Making the home chametz-free is a major job, with its own ritual. Bedikat chametz, which takes place the nightfall before the Seder, is a ceremony in which the home is searched to remove the slightest chametz. By the light of a wax candle, with a wooden spoon and feather, the search begins with its own blessing. A blessing must never be recited without good reason, so a few crumbs of bread are deliberately left in obvious places. The collection of these remnants is then burned the next morning before 10 a.m., again with a special prayer. You then know that every corner has been attacked and at least for a few weeks that cleanliness lasts.

Rules/Traditions

I don’t believe there is a more complicated holiday than Passover. The rules and traditions vary with one’s degree of religiosity and even ethnicity. Sephardic Jews are from the countries around the Mediterranean Sea— southern Europe, Northern Africa and the Middle East. Jews from Northern European countries — Poland, Germany, Slavic and east to Russia — are Ashkenazic. This division came before the Age of Exploration. Being Ashkenazic or Sephardic was based on the family’s heritage in the Old World.

Traditional Jews follow the precepts of eating only unleavened bread (matzah) for the entire holiday of Passover. However, Sephardic Jews eat “kitniyot,” any grains or pseudo-grains, including, rice, beans, lentils, peas, string beans, chickpeas, soybeans, peanuts (corn wasn’t discovered until the Americas) and all legumes. This includes anything made from these items, such as peanut butter, corn syrup or soybean oil.

Like most Jewish holidays, Passover is centered in the home. Both Ashkenazim and Sepharadim celebrate the holiday with a Seder dinner using symbolic foods and following a Haggadah (the guide that instructs the service). No other holiday has such a book.

Some parts of the Seder are celebrated differently: For example, Ashkenazim recite a blessing over the four cups of wine as opposed to just the first and third for Sefardim. The afikomen is hidden in Ashkenazi homes and children search for it, the finder being rewarded. Sephardic children march around with it.

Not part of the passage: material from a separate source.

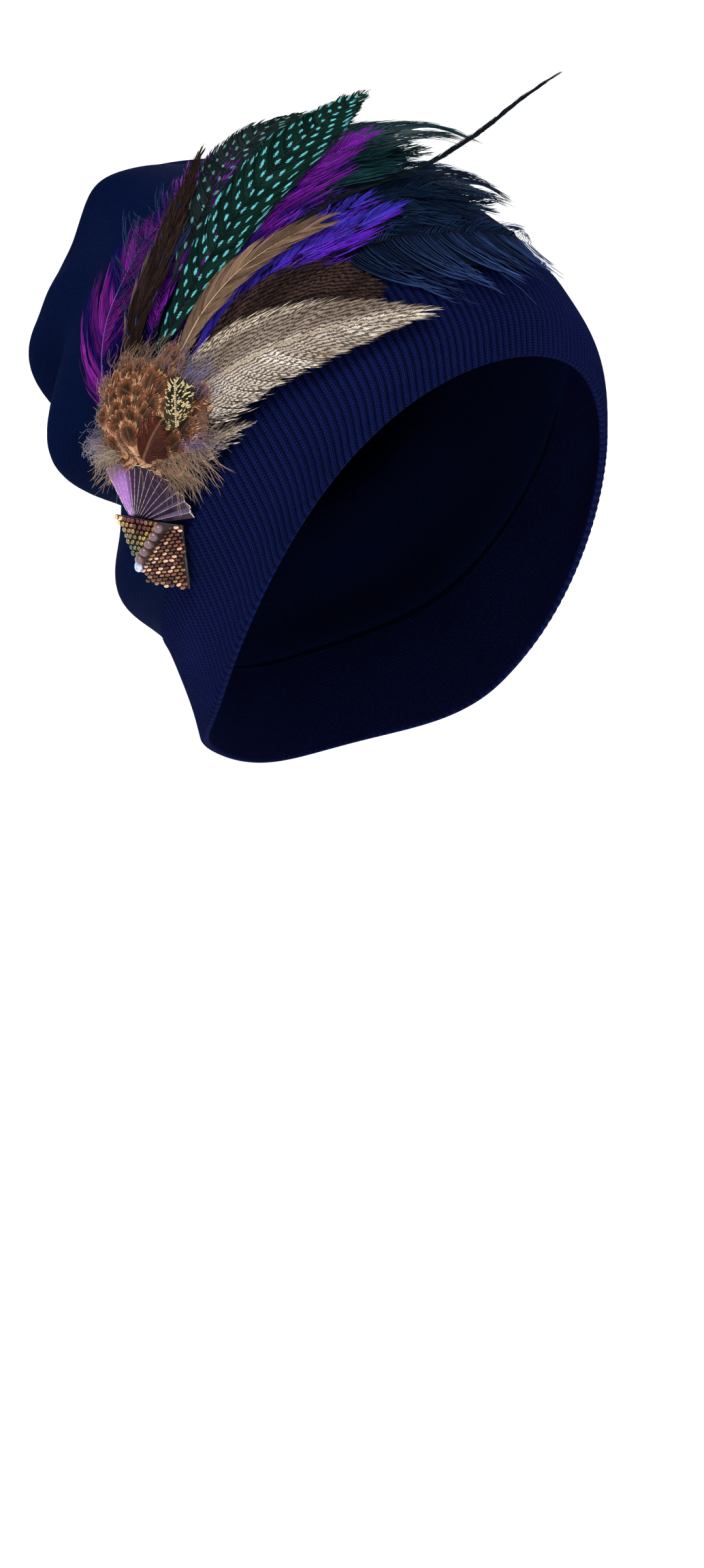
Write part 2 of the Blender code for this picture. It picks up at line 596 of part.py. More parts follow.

Some Sephardic Jews end the holiday with another celebration, Mimouna, a kind of party. The name is in honor of Rabbi Maimon, father of the great Jewish sage Maimonides. People visit one another’s homes with gifts of freshly-prepared chametz, such as pancakes, donuts and crepes.

Foods

Besides the foods themselves, symbolic dishes, eaten at the Seder and how they are prepared or used can be different. For example, charoset recipes differ between Ashkenazi and Sephardi Jews. There are many different charoset recipes. I, who am Ashkenazi, make both styles. The Ashkenazic recipe consists of apples, walnuts, wine, while the Sephardic recipe is made with dried fruits. The latter, sometimes is also spicy. The different sects make gefilte fish differently. Participants use scallions to symbolically beat their neighbor at the Sephardic table to represent Egyptians beating the Israelite slaves.

Songs

The different songs and ways to sing traditional ones also vary.

No matter the differences, every time I sit down for the Seder, I am filled with the thought that all over the world, millions of Jews are celebrating this special and unique holiday.

Have a Happy Passover!

*Before the Jews left Egypt, on the first day of the month of Nissan, G‑d told Moses and Aaron: “This chodesh (new moon, or month) shall be to you the head of months.” Thus the peculiarity of the Jewish calendar: the year begins on Rosh Hashanah, the first day of the month of Tishrei (the anniversary of the creation of Adam and Eve), but Tishrei is not the first month. Rosh Hashanah is actually referred to in the Torah as “the first day of the seventh month.”